** Material to process **
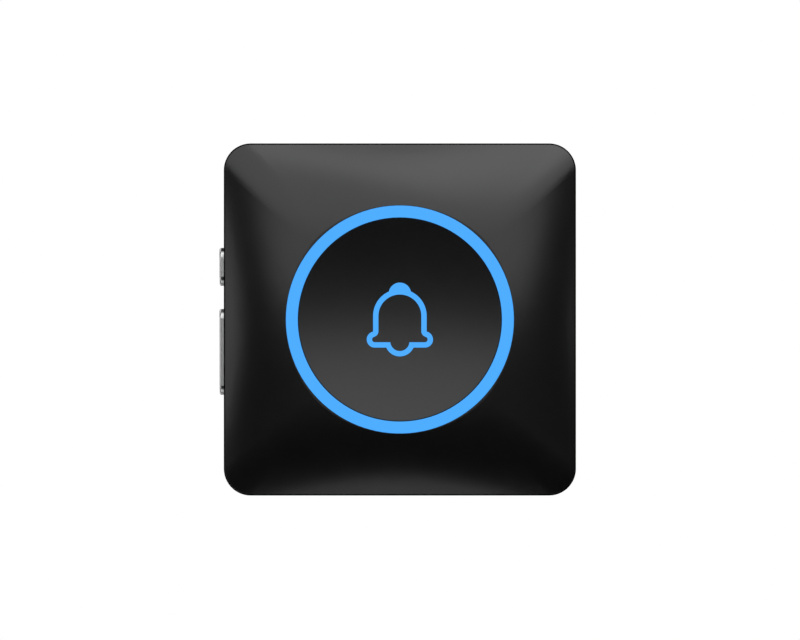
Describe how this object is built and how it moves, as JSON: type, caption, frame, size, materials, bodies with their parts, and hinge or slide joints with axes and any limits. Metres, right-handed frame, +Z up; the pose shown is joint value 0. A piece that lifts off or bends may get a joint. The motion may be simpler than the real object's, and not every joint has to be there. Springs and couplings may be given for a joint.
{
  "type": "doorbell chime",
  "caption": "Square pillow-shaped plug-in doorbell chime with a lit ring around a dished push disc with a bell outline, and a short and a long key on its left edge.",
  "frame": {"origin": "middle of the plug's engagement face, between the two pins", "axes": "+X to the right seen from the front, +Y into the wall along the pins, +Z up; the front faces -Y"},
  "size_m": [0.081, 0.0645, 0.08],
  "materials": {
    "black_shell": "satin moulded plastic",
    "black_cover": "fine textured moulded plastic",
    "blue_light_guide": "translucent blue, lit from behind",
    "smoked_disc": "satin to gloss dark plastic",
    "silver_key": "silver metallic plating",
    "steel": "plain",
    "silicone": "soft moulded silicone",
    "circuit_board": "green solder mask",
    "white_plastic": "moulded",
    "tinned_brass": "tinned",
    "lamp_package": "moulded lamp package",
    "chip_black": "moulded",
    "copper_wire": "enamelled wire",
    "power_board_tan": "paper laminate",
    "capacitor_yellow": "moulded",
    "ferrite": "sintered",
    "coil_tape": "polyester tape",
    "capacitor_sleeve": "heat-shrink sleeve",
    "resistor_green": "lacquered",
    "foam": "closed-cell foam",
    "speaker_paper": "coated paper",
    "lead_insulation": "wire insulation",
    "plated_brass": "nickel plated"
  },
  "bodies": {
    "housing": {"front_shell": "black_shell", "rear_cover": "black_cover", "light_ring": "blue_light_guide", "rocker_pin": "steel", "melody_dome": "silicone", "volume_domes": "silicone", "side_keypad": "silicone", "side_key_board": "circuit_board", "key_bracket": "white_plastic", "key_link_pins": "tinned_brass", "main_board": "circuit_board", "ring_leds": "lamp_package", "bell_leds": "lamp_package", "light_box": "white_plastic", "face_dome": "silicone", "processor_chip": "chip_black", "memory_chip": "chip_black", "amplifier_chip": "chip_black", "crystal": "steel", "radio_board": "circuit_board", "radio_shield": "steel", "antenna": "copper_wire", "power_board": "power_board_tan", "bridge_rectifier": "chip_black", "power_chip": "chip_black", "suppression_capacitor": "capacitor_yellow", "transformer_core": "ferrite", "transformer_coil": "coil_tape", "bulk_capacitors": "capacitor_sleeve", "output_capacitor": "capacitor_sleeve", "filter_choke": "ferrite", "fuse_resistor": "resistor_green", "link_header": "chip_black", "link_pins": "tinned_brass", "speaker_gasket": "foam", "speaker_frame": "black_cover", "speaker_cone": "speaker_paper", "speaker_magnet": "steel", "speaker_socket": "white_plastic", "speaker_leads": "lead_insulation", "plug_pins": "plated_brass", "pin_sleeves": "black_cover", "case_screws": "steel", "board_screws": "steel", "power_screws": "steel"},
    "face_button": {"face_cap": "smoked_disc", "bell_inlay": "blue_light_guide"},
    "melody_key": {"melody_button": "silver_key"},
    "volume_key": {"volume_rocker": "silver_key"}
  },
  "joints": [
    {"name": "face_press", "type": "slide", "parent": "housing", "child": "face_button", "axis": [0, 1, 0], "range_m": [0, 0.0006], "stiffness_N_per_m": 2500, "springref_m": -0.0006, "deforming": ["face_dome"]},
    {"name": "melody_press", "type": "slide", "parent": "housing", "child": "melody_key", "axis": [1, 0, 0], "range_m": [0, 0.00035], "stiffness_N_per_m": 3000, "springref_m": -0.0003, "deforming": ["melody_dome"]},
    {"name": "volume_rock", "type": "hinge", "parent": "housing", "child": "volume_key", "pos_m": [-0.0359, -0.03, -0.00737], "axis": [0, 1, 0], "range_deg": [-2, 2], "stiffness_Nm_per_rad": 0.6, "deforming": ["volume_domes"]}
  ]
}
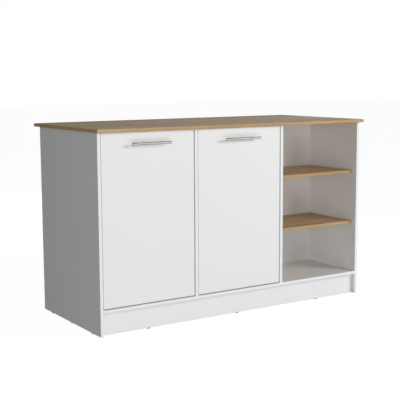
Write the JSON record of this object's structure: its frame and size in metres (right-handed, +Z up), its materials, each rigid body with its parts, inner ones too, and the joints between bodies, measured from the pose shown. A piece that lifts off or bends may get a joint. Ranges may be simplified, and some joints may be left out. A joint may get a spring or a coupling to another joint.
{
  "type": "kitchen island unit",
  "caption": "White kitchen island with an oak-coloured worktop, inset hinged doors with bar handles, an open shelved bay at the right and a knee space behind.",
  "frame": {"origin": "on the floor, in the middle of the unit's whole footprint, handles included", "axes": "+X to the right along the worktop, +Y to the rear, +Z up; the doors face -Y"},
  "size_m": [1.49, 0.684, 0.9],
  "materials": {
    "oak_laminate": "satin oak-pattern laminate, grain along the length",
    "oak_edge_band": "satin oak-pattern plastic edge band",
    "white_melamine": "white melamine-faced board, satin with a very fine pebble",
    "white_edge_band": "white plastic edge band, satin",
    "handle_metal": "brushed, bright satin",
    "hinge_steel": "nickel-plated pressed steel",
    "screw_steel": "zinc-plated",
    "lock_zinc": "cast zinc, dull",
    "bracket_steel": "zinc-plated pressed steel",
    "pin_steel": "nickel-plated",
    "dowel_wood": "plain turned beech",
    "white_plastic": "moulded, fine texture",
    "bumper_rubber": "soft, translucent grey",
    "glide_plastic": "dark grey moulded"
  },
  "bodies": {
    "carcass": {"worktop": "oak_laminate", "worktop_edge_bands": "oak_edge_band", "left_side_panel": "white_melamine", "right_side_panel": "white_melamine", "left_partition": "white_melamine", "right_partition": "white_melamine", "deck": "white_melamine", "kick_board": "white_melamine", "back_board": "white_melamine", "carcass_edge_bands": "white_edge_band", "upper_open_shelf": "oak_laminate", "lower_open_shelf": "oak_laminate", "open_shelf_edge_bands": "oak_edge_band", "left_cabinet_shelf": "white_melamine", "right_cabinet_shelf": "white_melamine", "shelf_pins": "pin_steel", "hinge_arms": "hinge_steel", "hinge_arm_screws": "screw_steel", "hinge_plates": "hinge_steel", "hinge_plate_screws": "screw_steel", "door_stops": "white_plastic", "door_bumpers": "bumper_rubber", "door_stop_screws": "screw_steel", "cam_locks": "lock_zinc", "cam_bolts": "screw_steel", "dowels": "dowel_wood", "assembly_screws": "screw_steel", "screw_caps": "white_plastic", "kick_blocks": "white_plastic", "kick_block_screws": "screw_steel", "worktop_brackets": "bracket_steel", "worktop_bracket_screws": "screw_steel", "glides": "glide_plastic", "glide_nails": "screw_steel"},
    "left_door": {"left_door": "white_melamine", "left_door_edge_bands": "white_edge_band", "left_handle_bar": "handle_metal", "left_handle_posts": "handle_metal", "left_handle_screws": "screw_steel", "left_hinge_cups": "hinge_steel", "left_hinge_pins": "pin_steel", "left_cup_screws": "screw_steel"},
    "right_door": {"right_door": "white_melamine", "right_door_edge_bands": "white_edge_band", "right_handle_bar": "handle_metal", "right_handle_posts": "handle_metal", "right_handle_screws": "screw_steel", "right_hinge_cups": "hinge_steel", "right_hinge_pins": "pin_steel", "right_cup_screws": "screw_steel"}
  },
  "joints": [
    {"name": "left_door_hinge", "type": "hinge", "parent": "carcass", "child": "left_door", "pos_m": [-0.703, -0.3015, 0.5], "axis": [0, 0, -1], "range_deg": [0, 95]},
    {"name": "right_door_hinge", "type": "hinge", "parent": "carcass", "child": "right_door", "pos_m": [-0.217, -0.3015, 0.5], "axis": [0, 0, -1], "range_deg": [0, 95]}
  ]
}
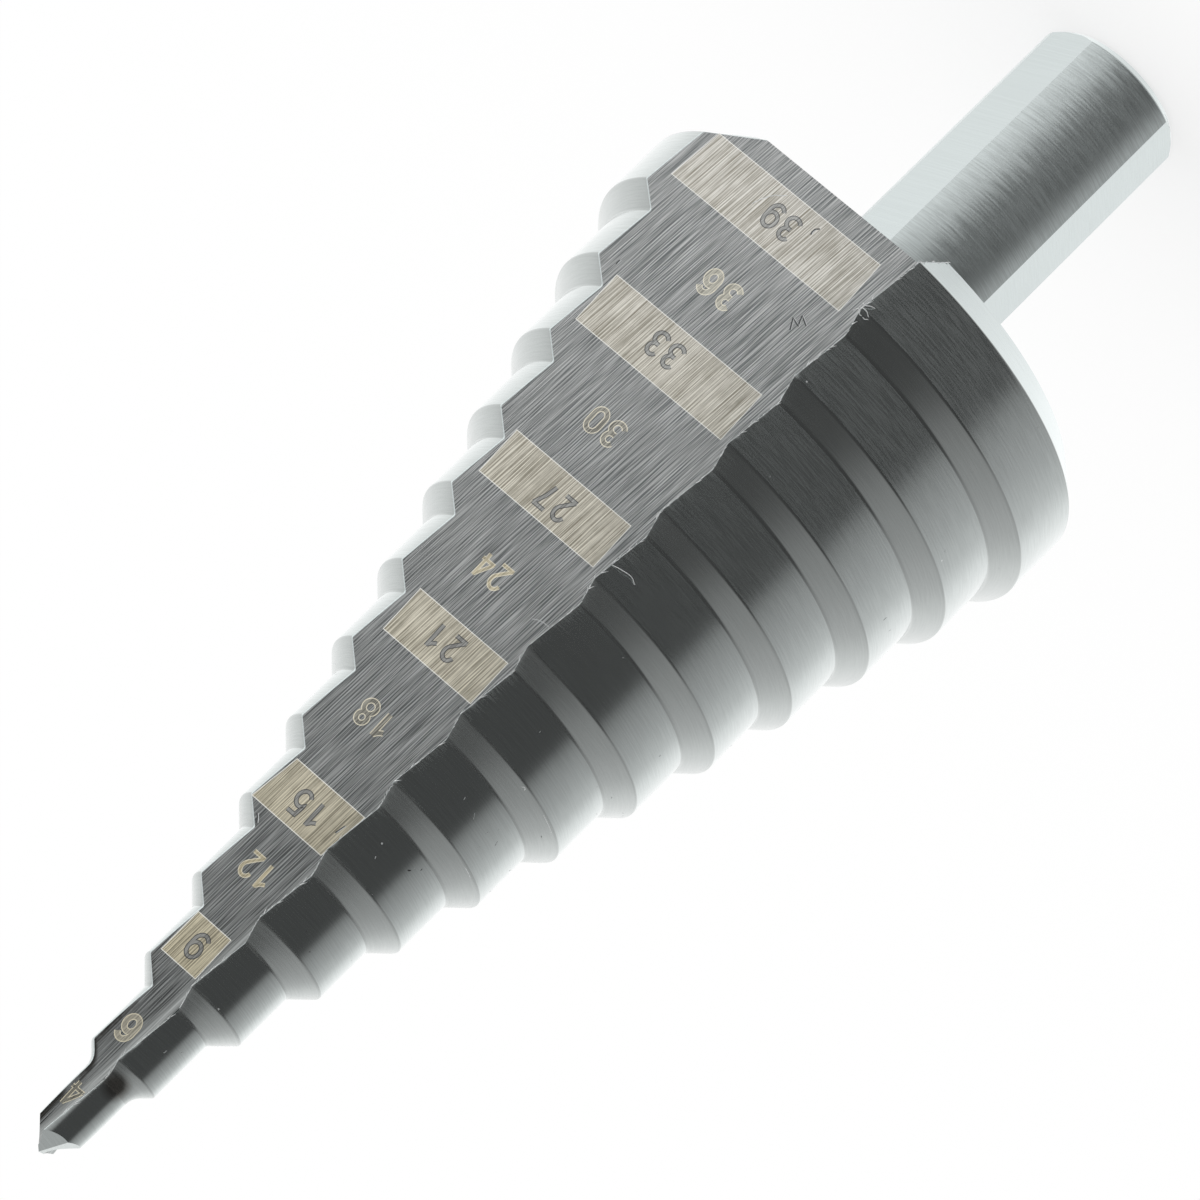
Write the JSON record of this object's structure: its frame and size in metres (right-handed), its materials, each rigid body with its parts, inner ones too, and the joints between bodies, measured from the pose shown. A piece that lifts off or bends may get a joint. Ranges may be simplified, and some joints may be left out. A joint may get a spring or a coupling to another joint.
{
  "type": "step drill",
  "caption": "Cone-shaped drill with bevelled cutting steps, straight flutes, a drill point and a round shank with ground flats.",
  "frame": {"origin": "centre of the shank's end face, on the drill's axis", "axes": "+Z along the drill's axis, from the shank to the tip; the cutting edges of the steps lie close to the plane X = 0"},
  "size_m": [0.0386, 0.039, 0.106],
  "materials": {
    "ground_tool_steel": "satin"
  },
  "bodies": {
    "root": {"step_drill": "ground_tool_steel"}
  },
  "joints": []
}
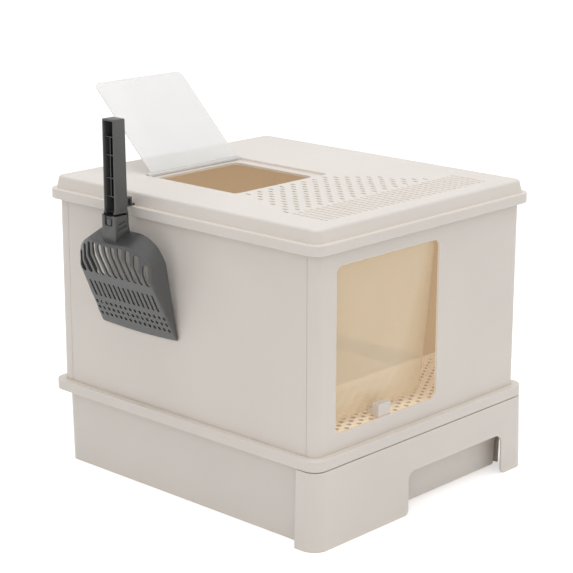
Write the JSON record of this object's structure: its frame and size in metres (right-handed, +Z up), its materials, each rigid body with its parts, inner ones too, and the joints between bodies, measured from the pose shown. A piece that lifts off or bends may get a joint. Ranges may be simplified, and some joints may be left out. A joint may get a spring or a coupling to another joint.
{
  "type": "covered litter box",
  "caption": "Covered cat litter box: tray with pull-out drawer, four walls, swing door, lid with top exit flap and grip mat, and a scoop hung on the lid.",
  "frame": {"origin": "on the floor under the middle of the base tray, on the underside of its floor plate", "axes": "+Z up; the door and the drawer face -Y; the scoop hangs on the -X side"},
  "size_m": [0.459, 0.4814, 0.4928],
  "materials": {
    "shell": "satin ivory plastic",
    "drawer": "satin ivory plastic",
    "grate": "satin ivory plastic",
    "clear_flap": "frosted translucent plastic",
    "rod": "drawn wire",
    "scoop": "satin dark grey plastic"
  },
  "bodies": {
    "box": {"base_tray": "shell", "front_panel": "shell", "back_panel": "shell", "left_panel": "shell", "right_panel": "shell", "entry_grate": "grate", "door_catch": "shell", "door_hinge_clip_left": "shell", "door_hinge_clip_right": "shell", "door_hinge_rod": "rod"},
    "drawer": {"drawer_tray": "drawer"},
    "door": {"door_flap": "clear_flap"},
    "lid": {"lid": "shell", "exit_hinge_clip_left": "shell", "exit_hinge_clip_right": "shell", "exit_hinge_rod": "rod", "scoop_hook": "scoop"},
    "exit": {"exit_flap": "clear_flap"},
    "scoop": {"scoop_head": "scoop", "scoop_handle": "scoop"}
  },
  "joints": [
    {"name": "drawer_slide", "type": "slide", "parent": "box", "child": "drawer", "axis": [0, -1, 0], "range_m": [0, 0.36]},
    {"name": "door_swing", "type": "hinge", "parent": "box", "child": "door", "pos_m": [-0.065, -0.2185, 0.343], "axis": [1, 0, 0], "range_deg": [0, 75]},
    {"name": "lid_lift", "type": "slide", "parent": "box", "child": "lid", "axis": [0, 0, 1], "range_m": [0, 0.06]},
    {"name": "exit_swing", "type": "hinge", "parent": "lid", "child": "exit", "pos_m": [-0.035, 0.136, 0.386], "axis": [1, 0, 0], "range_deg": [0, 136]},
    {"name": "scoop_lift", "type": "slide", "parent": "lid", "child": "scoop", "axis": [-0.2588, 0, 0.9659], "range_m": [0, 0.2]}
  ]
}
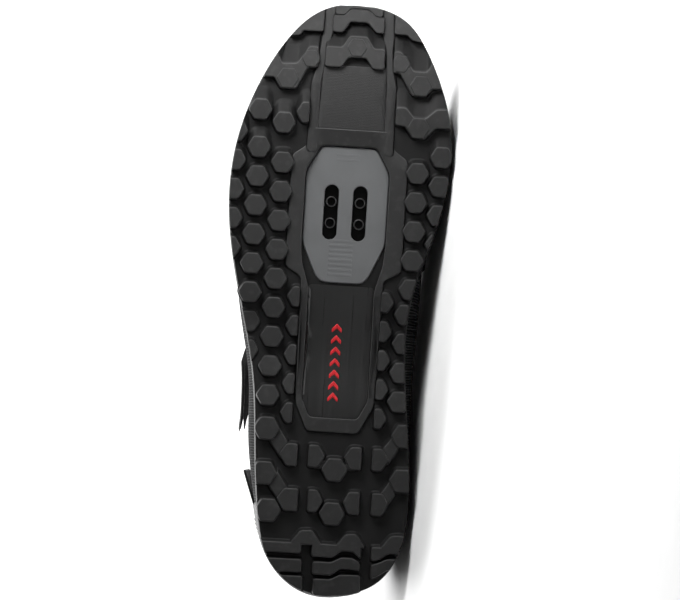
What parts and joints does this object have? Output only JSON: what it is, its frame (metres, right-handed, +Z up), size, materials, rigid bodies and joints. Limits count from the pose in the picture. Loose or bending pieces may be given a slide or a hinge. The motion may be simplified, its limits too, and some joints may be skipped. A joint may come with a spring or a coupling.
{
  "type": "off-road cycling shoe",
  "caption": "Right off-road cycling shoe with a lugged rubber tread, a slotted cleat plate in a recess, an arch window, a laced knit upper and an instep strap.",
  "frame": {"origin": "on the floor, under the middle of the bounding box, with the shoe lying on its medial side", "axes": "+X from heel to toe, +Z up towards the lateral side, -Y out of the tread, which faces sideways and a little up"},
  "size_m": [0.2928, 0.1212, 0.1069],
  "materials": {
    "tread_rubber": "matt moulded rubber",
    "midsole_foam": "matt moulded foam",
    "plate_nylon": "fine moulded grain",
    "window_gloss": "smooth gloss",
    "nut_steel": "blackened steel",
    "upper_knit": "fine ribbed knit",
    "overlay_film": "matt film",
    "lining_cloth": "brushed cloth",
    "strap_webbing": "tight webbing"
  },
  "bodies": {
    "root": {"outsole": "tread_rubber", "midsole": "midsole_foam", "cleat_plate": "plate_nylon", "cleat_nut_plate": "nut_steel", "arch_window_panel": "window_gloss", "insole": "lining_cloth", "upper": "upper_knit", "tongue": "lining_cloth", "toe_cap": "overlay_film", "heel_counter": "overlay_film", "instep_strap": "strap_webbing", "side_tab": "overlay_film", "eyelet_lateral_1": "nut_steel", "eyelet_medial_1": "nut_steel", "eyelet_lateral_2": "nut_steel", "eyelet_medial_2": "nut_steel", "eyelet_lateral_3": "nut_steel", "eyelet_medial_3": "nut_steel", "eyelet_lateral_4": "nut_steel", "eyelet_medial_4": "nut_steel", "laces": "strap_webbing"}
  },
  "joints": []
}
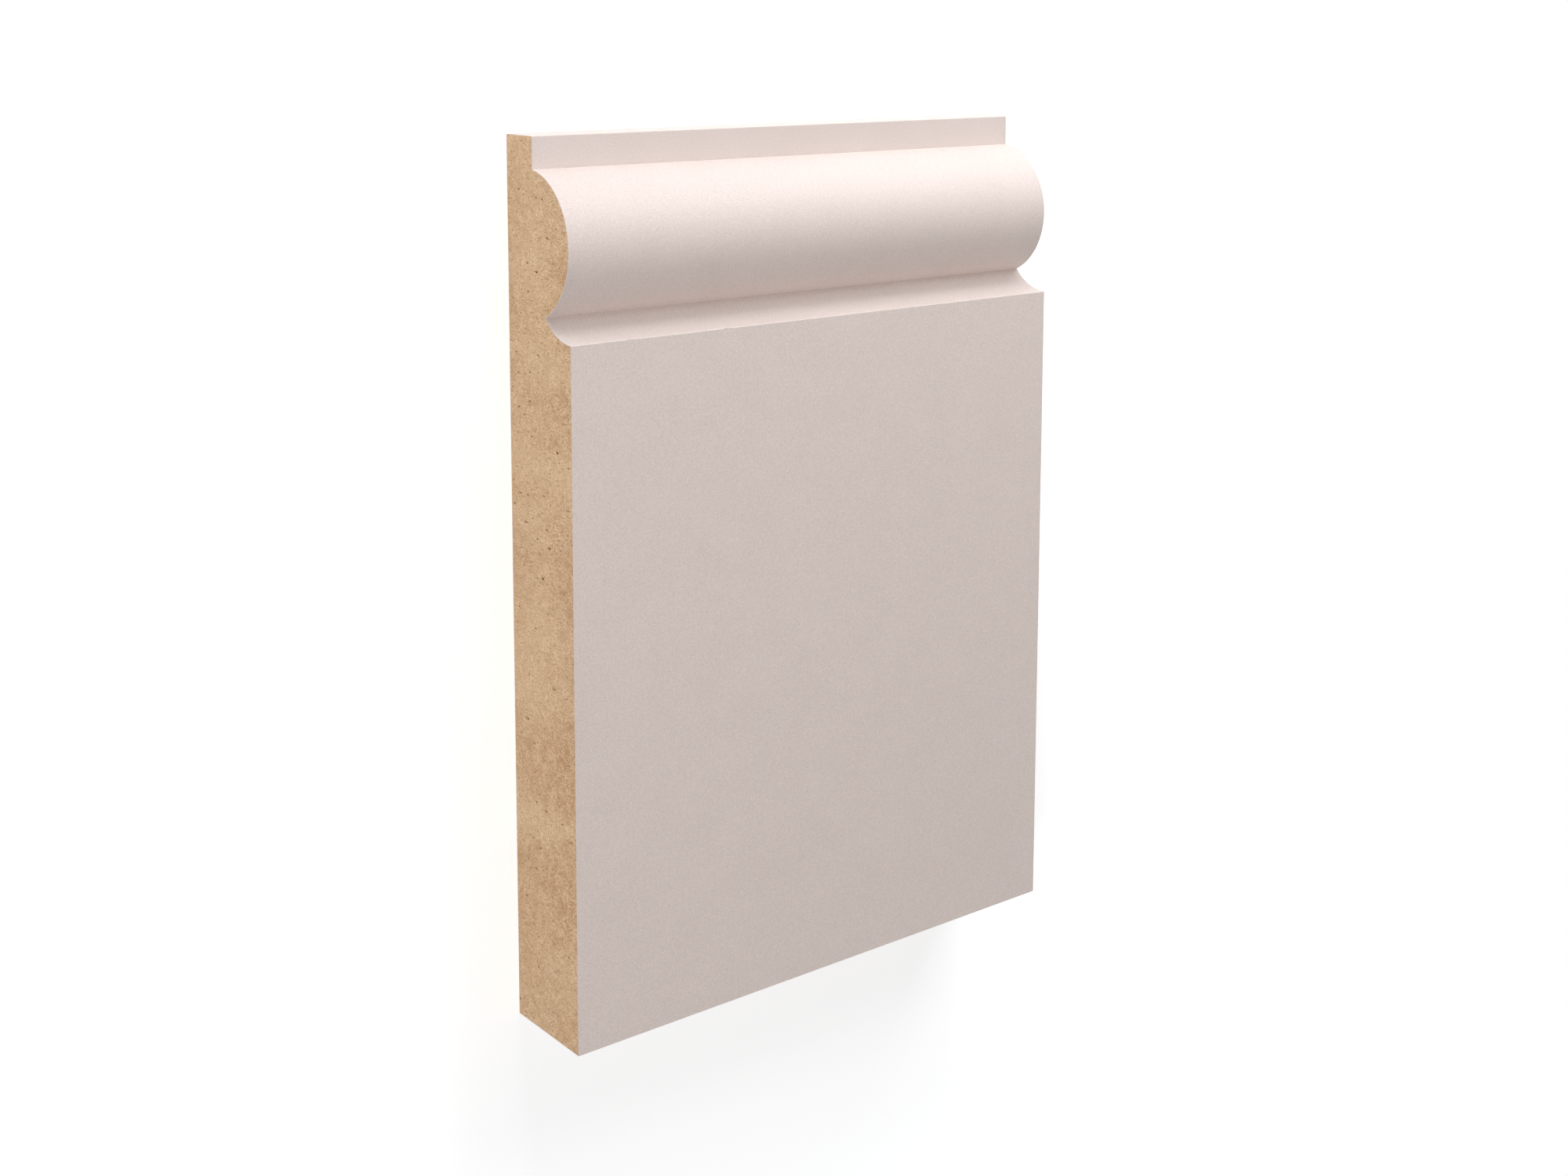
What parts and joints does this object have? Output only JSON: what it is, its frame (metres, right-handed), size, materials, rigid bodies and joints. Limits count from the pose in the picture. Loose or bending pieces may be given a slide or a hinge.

** Task description **
Using the listing above, show every line that includes the string "What".

** Answer to this task **
What parts and joints does this object have? Output only JSON: what it is, its frame (metres, right-handed, +Z up), size, materials, rigid bodies and joints. Limits count from the pose in the picture. Loose or bending pieces may be given a slide or a hinge. The motion may be simplified, its limits too, and some joints may be skipped. A joint may come with a spring or a coupling.
What parts and joints does this object have? Output only JSON: what it is, its frame (metres, right-handed), size, materials, rigid bodies and joints. Limits count from the pose in the picture. Loose or bending pieces may be given a slide or a hinge.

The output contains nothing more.